La réglementation ex ante pourrait être la nouvelle réponse
La gouvernance des technologies émergentes doit être guidée par des politiques normatives, fondées sur l’économie de marché, la technologie et les principes ex ante de minimisation des dommages. Après l’expérience de la gouvernance des médias sociaux, de plus en plus de juridictions souscrivent à une approche réglementaire ex ante fondée sur l’éthique pour les métavers. En effet, dans les métavers, les risques pour la sécurité personnelle, sociale et financière ne sont pratiquement pas quantifiables. C’est aussi parce que l’approche ex post n’a pas réussi à traiter les préjudices. Dans le métavers, ces préjudices seront exacerbés en raison de la promesse d’anonymat de l’utilisateur, des interactions sans frontières et de l’incapacité des mécanismes de régulation à suivre l’évolution de la technologie.
La propriété privée du métavers conduira au contrôle privé d’un espace public – et un mécanisme de gouvernance a posteriori ne résoudra pas le problème de la croissance incontrôlée, de la distorsion du marché et des préjudices subis par les consommateurs. Dans le passé, le contrôle privé par les plateformes de médias sociaux a conduit à la diffusion de fausses informations, à la polarisation des opinions politiques et à un risque accru de mouvements anti-establishment, à des préjudices pour les utilisateurs et à une structure de marché oligopolistique. Avec la diffusion mondiale d’informations à grande échelle, les rassemblements virtuels et les campagnes politiques, il est plus probable que cela se produise dans les métavers.

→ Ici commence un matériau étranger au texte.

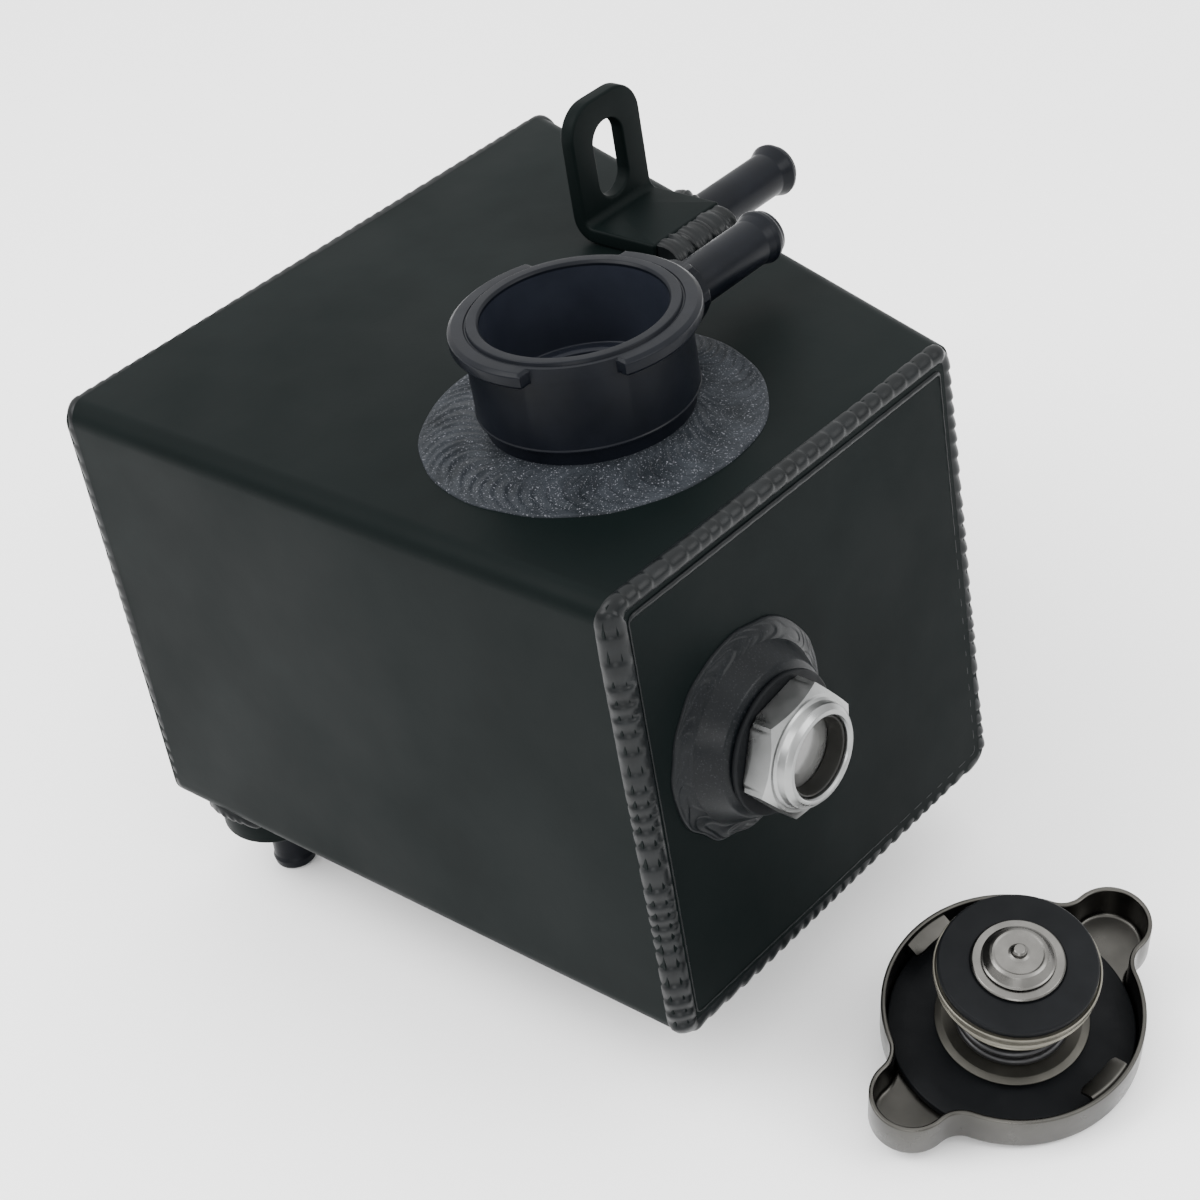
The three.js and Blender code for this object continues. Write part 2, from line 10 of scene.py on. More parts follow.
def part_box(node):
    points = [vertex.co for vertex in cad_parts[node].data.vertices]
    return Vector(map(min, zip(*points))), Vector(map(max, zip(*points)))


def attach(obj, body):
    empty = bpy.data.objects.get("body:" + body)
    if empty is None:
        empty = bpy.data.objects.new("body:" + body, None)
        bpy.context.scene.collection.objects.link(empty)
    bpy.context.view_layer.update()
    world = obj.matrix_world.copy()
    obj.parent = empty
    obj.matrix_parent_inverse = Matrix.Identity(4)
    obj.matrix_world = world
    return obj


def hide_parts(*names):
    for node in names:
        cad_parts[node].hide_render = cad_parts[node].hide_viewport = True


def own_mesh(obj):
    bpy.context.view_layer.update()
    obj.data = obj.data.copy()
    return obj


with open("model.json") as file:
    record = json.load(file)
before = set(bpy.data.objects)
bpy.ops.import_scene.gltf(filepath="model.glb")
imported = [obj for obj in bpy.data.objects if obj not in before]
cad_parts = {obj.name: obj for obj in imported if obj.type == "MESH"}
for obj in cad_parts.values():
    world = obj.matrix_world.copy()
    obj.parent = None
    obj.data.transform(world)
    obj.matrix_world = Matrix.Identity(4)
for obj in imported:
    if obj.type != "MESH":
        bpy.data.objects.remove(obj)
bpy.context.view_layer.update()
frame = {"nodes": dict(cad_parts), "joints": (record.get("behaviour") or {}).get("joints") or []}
MM = 0.001
TAU = 2 * math.pi

# ---- places, worked out from the frame ----
wrap_lo, wrap_hi = (Vector(c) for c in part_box("tank_wrap"))
bead_left = [Vector(c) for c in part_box("end_bead_left")]
bead_right = [Vector(c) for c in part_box("end_bead_right")]
neck_lo, neck_hi = (Vector(c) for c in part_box("filler_neck"))
END_PROUD = 0.3 * MM          # how far an end bead stands past the plain corner
SKIN_PROUD = 0.6 * MM         # how far an end bead stands out of the wrap
LEFT_X = bead_left[0].x + END_PROUD
RIGHT_X = bead_right[1].x - END_PROUD
FRONT_Y = wrap_lo.y
TOP_Z, BASE_Z = wrap_hi.z, wrap_lo.z
LENGTH = RIGHT_X - LEFT_X
DEPTH_LEFT = bead_left[1].y - SKIN_PROUD - FRONT_Y
DEPTH_RIGHT = bead_right[1].y - SKIN_PROUD - FRONT_Y
SLOPE = (DEPTH_RIGHT - DEPTH_LEFT) / LENGTH
SHEET = 3 * MM                # thickness of the wrap and the end sheets
UNDER = 2 * MM                # how far the sheets run in under the end welds
BEND = 5.5 * MM               # outside radius of the wrap's folds
NECK = Vector(((neck_lo.x + neck_hi.x) / 2, (neck_lo.y + neck_hi.y) / 2, TOP_Z))


def middle(node):
    low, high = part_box(node)
    return (Vector(low) + Vector(high)) / 2


# ---- materials ----
def link(tree, source, target):
    tree.links.new(source, target)


def noise(tree, coords, scale, detail=4.0, roughness=0.55):
    node = tree.nodes.new("ShaderNodeTexNoise")
    node.inputs["Scale"].default_value = scale
    node.inputs["Detail"].default_value = detail
    node.inputs["Roughness"].default_value = roughness
    link(tree, coords, node.inputs["Vector"])
    return node.outputs["Fac"]


def spread(tree, value, low, high, start=0.3, end=0.7):
    node = tree.nodes.new("ShaderNodeMapRange")
    node.inputs["From Min"].default_value = start
    node.inputs["From Max"].default_value = end
    node.inputs["To Min"].default_value = low
    node.inputs["To Max"].default_value = high
    link(tree, value, node.inputs["Value"])
    return node.outputs["Result"]


def ramp(tree, value, dark, light, start, end):
    node = tree.nodes.new("ShaderNodeValToRGB")
    first, last = node.color_ramp.elements
    first.position, last.position = start, end
    first.color, last.color = (*dark, 1), (*light, 1)
    link(tree, value, node.inputs["Fac"])
    return node.outputs["Color"]


TONE_BAND = (0.32, 0.68)      # the part of the noise that runs from dark to light
PAINTED_GLINT_BAND = (0.62, 0.72)     # the top of the noise, where the painted glints start and are full
PAINTED_GLINTS_PER_METRE = 2600
PAINTED_GLINT_BLUE = 1.1              # the painted glints are a little bluer than grey
ROUGHNESS_FINER = 2.3         # roughness wanders on a finer scale than tone
COAT_ROUGHNESS = 0.25


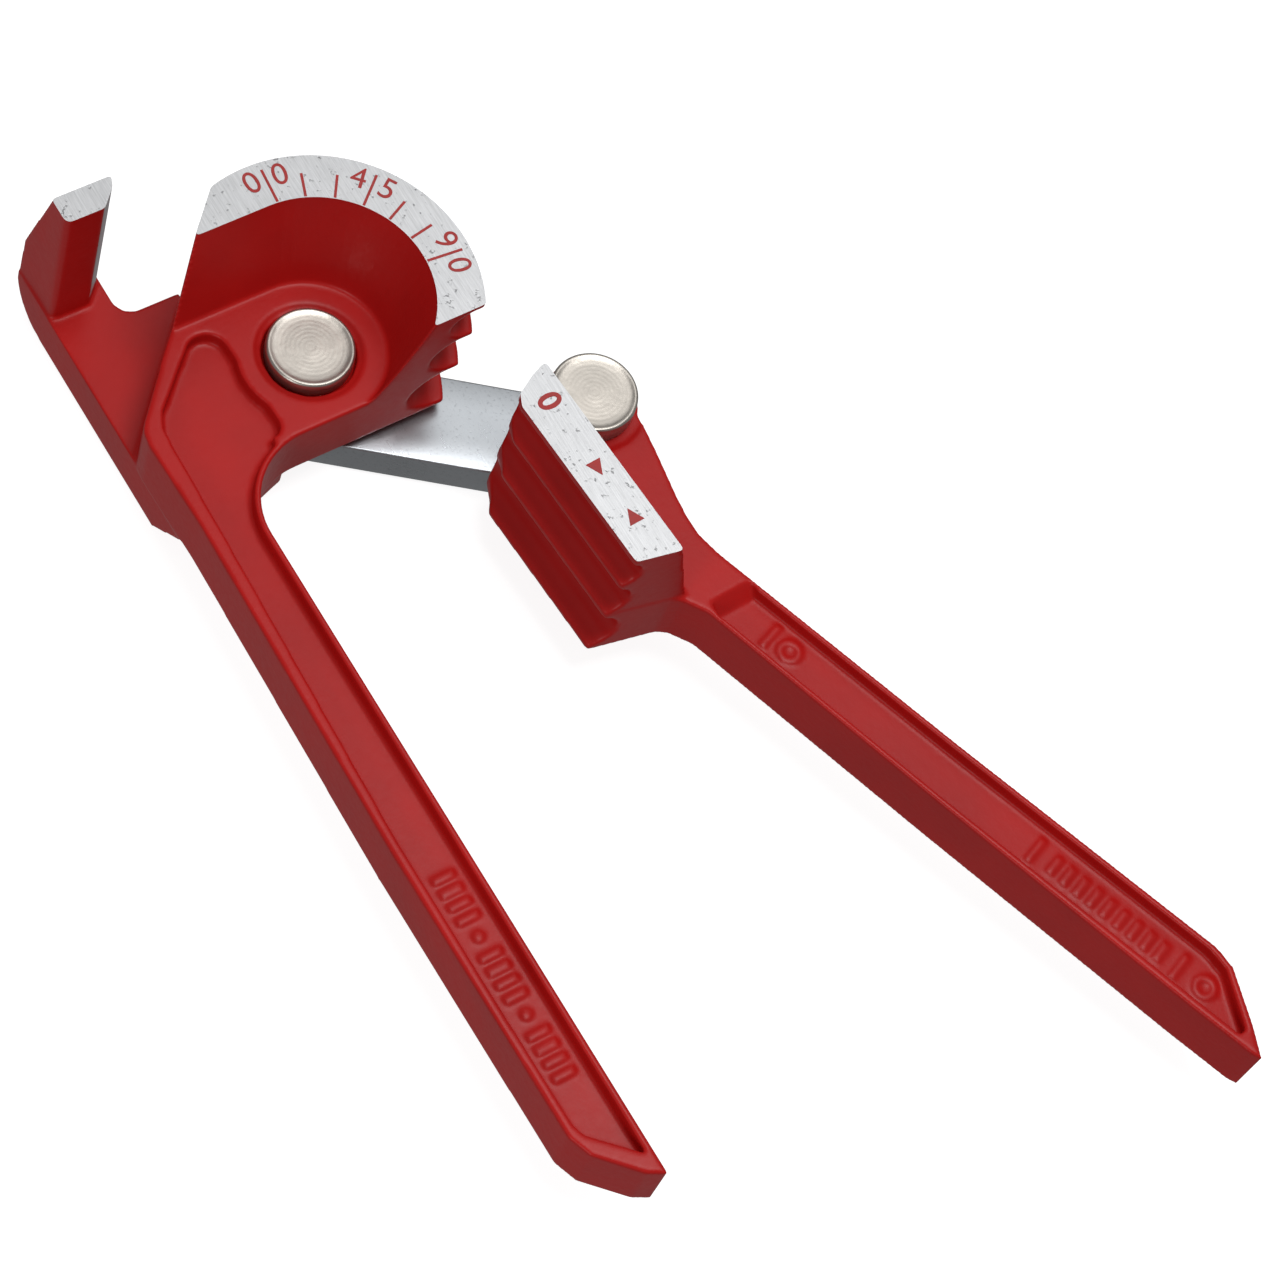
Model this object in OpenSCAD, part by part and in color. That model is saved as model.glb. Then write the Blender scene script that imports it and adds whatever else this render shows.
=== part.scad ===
// Manual tube bender: a former arm, a shoe arm and the link bar between their two pivots.
// The origin is on the former's pivot axis at the underside of the link bar.
// +X runs along the former arm's handle, away from the pivot, and +Z points up. Millimetres.

/* [Tubes] */
// Outside diameter of the tube in the top groove
tube_top = 6.35; // [6.2:0.05:6.4]
// Outside diameter of the tube in the middle groove
tube_mid = 7.94; // [7.8:0.02:8]
// Outside diameter of the tube in the bottom groove
tube_low = 9.53; // [9.4:0.01:9.6]
// How much wider each groove is than its tube
groove_play = 0.1; // [0.05:0.05:0.15]
// Distance from the former's pivot to the outer side of a wrapped tube
wrap_r = 25.7; // [25.5:0.1:25.9]

/* [Former] */
// Radius of the former's top lip
lip_r = 23.8; // [23.6:0.1:24]
// How much each lower lip steps in from the one above
lip_step = 0.6; // [0.5:0.05:0.65]
// Height of the top and bottom lips
lip_end_h = 1.2; // [1.1:0.05:1.3]
// Height of the lips between two grooves
lip_mid_h = 1; // [0.9:0.05:1.1]
// Inner radius of the former's wall at its top face
bowl_top_r = 16.6; // [16.2:0.1:16.8]
// Radius of the deck inside the former's wall
bowl_deck_r = 12; // [11.6:0.1:12.4]
// Distance from the pivot to the former's flat end face
former_end = 11.5; // [11.2:0.1:11.8]

/* [Hook] */
// Distance from the pivot to the hook's tube face
hook_face = 26.2; // [26:0.1:26.6]
// Length of the hook's top face along the handle direction
hook_top_len = 4.5; // [4:0.1:5]
// Thickness of the plate that carries the hook
plate_h = 8.7; // [8.5:0.1:9]

/* [Handles] */
// Height of both arms from underside to rim
arm_h = 11.5; // [11:0.1:12]
// Depth of the pocket along each handle
pocket_depth = 2.5; // [2:0.1:3]
// Distance from the pivot to the former handle's tip
former_reach = 134.6; // [125:0.5:145]
// Distance from the shoe's pivot to its handle's tip
shoe_reach = 138.9; // [130:0.5:150]
// Height of the raised marks on the pocket floors
mark_h = 0.4; // [0.2:0.1:0.6]

/* [Link and pins] */
// Distance between the two pivots
link_len = 43; // [42.8:0.1:43.4]
// Direction of the link bar from the former's handle
link_angle = 53.2; // [50:0.2:56]
// Width of the link bar
link_w = 15.3; // [15:0.1:15.5]
// Thickness of the link bar
link_t = 6.4; // [6.2:0.1:6.6]
// Gap between the link bar and the arms, filled by the washers
washer_gap = 1.8; // [1.6:0.1:2]
// Radius of the pin heads
head_r = 6.8; // [6.6:0.1:6.9]
// Thickness of the pin heads
head_h = 3.2; // [3:0.1:3.4]
// Radius of the pin shanks
shank_r = 4; // [3.6:0.1:4.2]
// Radial clearance of a pin in its arm
pin_play = 0.05; // [0.03:0.01:0.08]

/* [Shoe] */
// Turn of the shoe arm's handle from the former's handle
shoe_angle = 19.9; // [14:0.2:28]
// Turn of the shoe's face from its own handle
shoe_face_turn = -16.2; // [-18:0.2:-15]
// Distance from the shoe's pivot to its top lip
shoe_lip = 17.8; // [17.6:0.05:17.85]
// Length of the shoe's top face along the grooves
shoe_len = 30.9; // [29:0.1:32]

/* [Hidden] */
$fn = 96;
eps = 0.01;
big = 60;

tubes = [tube_top, tube_mid, tube_low];
grooves = [for (t = tubes) t + groove_play];
base_z = link_t + washer_gap;
deck_z = base_z + arm_h;
top_z = base_z + 2 * lip_end_h + 2 * lip_mid_h + grooves[0] + grooves[1] + grooves[2];
slope_deg = atan((bowl_top_r - bowl_deck_r) / (top_z - deck_z));
shoe_pivot = [link_len * cos(link_angle), link_len * sin(link_angle), 0];
counterbore_z = deck_z - 1.7;
spot_depth = 0.4;
slide_gap = 0.05;

// Top edge and centre height of groove i, counted from the top
function groove_top(i) = i == 0 ? top_z - lip_end_h : groove_top(i - 1) - grooves[i - 1] - lip_mid_h;
function groove_z(i) = groove_top(i) - grooves[i] / 2;
// Lip i fills the height between the centres of the grooves above and below it
function lip_top(i) = i == 0 ? top_z : groove_z(i - 1);
function lip_bottom(i) = i == 3 ? base_z : groove_z(i);

// Section of groove i with the former's axis at x = 0: a half-round bottom and straight sides
module groove_section(i) {
    centre_r = wrap_r - tubes[i] / 2;
    translate([centre_r, groove_z(i)]) circle(d = grooves[i]);
    translate([centre_r, groove_z(i) - grooves[i] / 2]) square([10, grooves[i]]);
}

// ---- Former arm ----

// Stepped lips as whole discs, before the grooves are cut
module former_lips() {
    for (i = [0 : 3])
        translate([0, 0, lip_bottom(i)])
            cylinder(r = lip_r - i * lip_step, h = lip_top(i) - lip_bottom(i));
}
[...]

Il existe d’autres raisons de préférer une réglementation ex ante à une approche ex post : (i) contrôler l’utilisation de technologies décentralisées non réglementées telles que les crypto-monnaies ; (ii) minimiser le suivi excessif des données des utilisateurs ; (iii) garantir l’accessibilité et prévenir la discrimination. L’année dernière, l’UE a lancé une coalition industrielle sur la réalité virtuelle et augmentée. Cette coalition a recommandé des mesures réglementaires ex ante dans sa proposition d’initiatives industrielles et politiques pour les technologies immersives. Certaines de ces mesures comprennent la mise en place (i) un cadre politique pour garantir le respect des valeurs communes de l’UE ; (ii) la définition de lignes directrices pour la protection des données et de la vie privée ; (iii) l’adoption de la normalisation ; (iv) la modification des modèles commerciaux pour fournir des plateformes peu coûteuses et plus accessibles ; (v) la création de conseils d’éthique pour la RA/RV, entre autres.
Pour l’adoption des technologies du Web 3.0, notamment les métavers, les NFT et les crypto-monnaies, le Japon a annoncé l’année dernière un plan de transformation numérique. Dans ce cadre, le ministère japonais de l’économie, du commerce et de l’industrie a créé un « bureau de la politique du Web 3.0 ». Ce bureau a été chargé de servir de plateforme d’interaction pour les différentes parties prenantes, qu’il s’agisse de l’industrie, des législateurs, des professionnels de la politique, des ministères concernés ou des ingénieurs.
Comme on peut s’y attendre, l’essor des métavers suivra la trajectoire des médias sociaux, mais à une échelle beaucoup plus grande. Les leçons tirées des échecs réglementaires passés – facilités par l’approche réglementaire réactive ex post facto – devraient être considérées comme les nouveaux points de départ plutôt que comme les lacunes à combler.
La proposition de MEITY pour une nouvelle législation sur la gouvernance numérique – la loi sur l’Inde numérique (DIA) – est censée avoir un large champ d’application, reposer sur des principes et être mise en œuvre par le biais d’une législation déléguée. Cependant, elle manque d’éléments de réglementation préventive ex ante et souscrit à l’idée dépassée d’une gouvernance fondée sur des règles, où la plupart des dispositions sont axées sur les sanctions et non sur les incitations et les corrections de trajectoire.
À quoi devrait ressembler un cadre réglementaire innovant ?
La gouvernance des médias numériques constitue l’un des plus grands défis réglementaires de notre époque. Cependant, au lieu d’une gouvernance innovante, sa réglementation a pris des allures de modèle au cours de la dernière décennie. La nature des écosystèmes métavers complique le processus de régulation et soulève de nombreuses questions difficiles.
Pour relever des défis tels que l’anonymat des utilisateurs, l’insuffisance des mesures de protection de la vie privée et autres, les solutions réglementaires futuristes s’appuieront probablement sur la conception des produits et les solutions technologiques. Étant donné que les métavers sont conçus pour fonctionner sans limites juridictionnelles, un super-régulateur mondial est-il la solution ? C’est possible. Un précédent en cours de réalisation peut être trouvé dans la réponse réglementaire aux crypto-monnaies. Les régulateurs financiers du monde entier sont de plus en plus favorables à une réglementation mondiale des crypto-monnaies. Des normes techniques, des lois et des mécanismes d’application rationalisés à l’échelle mondiale sont susceptibles d’apporter l’uniformité nécessaire à la prise de décision et à l’application.